JSON records of objects
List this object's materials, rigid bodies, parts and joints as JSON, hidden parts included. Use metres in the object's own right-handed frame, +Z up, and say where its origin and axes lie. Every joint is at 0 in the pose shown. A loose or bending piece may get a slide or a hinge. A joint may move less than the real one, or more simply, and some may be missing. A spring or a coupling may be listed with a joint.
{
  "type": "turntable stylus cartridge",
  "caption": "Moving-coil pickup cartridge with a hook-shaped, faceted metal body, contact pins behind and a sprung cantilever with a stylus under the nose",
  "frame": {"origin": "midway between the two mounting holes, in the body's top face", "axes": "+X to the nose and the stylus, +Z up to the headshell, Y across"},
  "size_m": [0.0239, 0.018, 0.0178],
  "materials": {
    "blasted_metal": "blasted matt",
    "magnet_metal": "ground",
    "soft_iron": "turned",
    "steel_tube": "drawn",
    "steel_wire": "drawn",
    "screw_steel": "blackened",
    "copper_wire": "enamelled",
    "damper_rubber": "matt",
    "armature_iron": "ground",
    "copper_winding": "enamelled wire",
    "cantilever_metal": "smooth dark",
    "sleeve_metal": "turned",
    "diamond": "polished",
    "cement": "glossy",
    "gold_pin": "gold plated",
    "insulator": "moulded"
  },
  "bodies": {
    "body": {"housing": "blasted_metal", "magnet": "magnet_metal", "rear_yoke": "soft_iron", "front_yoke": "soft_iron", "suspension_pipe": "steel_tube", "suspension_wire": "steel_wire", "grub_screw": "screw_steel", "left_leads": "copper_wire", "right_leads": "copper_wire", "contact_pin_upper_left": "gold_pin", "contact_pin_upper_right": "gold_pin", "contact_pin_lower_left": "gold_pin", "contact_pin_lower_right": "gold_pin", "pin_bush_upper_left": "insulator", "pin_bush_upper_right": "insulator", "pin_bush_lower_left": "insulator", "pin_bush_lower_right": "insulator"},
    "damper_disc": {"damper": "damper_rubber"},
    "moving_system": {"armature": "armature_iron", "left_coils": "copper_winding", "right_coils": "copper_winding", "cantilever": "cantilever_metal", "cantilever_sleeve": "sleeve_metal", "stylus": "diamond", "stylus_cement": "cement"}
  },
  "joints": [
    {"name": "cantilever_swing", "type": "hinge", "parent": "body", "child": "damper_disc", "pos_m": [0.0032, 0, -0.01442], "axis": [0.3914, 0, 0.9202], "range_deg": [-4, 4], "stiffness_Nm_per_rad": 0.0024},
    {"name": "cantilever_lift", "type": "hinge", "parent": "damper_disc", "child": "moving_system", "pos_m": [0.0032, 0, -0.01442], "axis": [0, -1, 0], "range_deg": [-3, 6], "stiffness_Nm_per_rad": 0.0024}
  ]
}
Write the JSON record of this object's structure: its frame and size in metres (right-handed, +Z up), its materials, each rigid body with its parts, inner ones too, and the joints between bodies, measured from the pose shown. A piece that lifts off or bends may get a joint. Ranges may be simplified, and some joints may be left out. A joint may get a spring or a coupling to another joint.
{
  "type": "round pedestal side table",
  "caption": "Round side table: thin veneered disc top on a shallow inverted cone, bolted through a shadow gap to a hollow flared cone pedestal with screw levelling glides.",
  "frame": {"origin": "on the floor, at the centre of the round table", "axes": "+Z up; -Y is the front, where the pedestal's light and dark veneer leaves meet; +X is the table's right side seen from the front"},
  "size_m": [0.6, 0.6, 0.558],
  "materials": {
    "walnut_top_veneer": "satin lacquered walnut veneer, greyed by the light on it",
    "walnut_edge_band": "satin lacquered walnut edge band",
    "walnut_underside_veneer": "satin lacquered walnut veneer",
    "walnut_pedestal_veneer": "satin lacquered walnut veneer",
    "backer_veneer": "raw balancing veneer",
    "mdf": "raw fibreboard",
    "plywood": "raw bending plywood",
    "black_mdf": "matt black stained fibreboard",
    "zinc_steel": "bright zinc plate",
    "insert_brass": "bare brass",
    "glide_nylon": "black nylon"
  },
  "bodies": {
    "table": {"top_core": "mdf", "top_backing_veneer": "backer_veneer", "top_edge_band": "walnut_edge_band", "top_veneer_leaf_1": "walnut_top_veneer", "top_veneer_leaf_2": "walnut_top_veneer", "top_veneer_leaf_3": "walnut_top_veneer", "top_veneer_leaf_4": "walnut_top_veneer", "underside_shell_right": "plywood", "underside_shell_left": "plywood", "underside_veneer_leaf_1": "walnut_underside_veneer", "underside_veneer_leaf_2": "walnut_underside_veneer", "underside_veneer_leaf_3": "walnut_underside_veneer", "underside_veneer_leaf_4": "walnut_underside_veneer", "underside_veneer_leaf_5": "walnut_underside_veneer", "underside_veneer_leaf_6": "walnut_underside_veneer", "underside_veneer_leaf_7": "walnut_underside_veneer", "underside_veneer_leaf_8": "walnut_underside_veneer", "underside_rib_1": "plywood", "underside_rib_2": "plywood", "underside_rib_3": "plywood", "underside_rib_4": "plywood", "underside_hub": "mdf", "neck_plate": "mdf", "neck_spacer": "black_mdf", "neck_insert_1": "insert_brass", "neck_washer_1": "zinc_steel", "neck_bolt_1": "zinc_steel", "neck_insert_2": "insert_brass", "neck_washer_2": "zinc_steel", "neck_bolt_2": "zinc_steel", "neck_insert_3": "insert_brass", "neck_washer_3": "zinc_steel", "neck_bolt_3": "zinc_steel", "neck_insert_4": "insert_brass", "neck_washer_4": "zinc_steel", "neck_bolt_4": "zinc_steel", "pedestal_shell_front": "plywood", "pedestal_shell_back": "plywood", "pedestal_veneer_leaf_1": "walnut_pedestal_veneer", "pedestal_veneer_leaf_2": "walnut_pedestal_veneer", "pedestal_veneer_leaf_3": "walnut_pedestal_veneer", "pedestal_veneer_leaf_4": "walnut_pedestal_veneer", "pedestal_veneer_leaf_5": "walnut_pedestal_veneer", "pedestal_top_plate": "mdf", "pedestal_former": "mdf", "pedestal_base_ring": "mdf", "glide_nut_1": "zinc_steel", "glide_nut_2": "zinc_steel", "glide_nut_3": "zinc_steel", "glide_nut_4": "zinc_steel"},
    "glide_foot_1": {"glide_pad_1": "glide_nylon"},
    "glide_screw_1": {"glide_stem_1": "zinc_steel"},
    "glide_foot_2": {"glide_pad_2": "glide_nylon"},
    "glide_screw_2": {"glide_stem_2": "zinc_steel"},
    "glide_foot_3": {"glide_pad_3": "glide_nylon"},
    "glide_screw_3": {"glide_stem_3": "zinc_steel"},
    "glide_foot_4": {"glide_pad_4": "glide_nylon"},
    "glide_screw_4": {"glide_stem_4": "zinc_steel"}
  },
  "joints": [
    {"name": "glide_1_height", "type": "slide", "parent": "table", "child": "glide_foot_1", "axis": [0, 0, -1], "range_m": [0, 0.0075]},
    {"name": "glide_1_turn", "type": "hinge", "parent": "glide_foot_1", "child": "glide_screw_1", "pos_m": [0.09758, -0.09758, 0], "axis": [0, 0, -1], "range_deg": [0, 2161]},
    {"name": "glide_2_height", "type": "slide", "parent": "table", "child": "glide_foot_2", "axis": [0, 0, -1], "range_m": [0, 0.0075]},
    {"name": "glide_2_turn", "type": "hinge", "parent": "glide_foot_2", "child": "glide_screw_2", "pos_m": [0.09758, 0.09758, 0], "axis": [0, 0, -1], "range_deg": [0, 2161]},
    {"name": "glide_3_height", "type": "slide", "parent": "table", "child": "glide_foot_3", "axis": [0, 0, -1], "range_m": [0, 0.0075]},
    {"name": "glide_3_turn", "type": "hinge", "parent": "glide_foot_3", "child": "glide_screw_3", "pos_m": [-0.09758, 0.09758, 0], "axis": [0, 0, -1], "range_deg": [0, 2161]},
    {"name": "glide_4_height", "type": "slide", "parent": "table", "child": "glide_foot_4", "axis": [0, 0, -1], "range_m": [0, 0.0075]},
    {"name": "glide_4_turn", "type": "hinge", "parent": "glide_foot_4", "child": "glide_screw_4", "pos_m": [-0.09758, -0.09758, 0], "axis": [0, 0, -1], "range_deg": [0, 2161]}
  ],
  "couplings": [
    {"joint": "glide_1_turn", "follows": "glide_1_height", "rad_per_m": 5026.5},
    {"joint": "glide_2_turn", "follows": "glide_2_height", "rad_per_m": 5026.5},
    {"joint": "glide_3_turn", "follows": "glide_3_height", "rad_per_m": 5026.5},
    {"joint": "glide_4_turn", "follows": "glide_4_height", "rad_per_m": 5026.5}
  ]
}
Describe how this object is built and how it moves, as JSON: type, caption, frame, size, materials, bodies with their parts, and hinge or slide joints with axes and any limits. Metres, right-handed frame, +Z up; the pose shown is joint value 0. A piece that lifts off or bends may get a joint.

== Short task ==
From the entries above, extract every line where the word "piece" appears.

== Expected output ==
List this object's materials, rigid bodies, parts and joints as JSON, hidden parts included. Use metres in the object's own right-handed frame, +Z up, and say where its origin and axes lie. Every joint is at 0 in the pose shown. A loose or bending piece may get a slide or a hinge. A joint may move less than the real one, or more simply, and some may be missing. A spring or a coupling may be listed with a joint.
Write the JSON record of this object's structure: its frame and size in metres (right-handed, +Z up), its materials, each rigid body with its parts, inner ones too, and the joints between bodies, measured from the pose shown. A piece that lifts off or bends may get a joint. Ranges may be simplified, and some joints may be left out. A joint may get a spring or a coupling to another joint.
Describe how this object is built and how it moves, as JSON: type, caption, frame, size, materials, bodies with their parts, and hinge or slide joints with axes and any limits. Metres, right-handed frame, +Z up; the pose shown is joint value 0. A piece that lifts off or bends may get a joint.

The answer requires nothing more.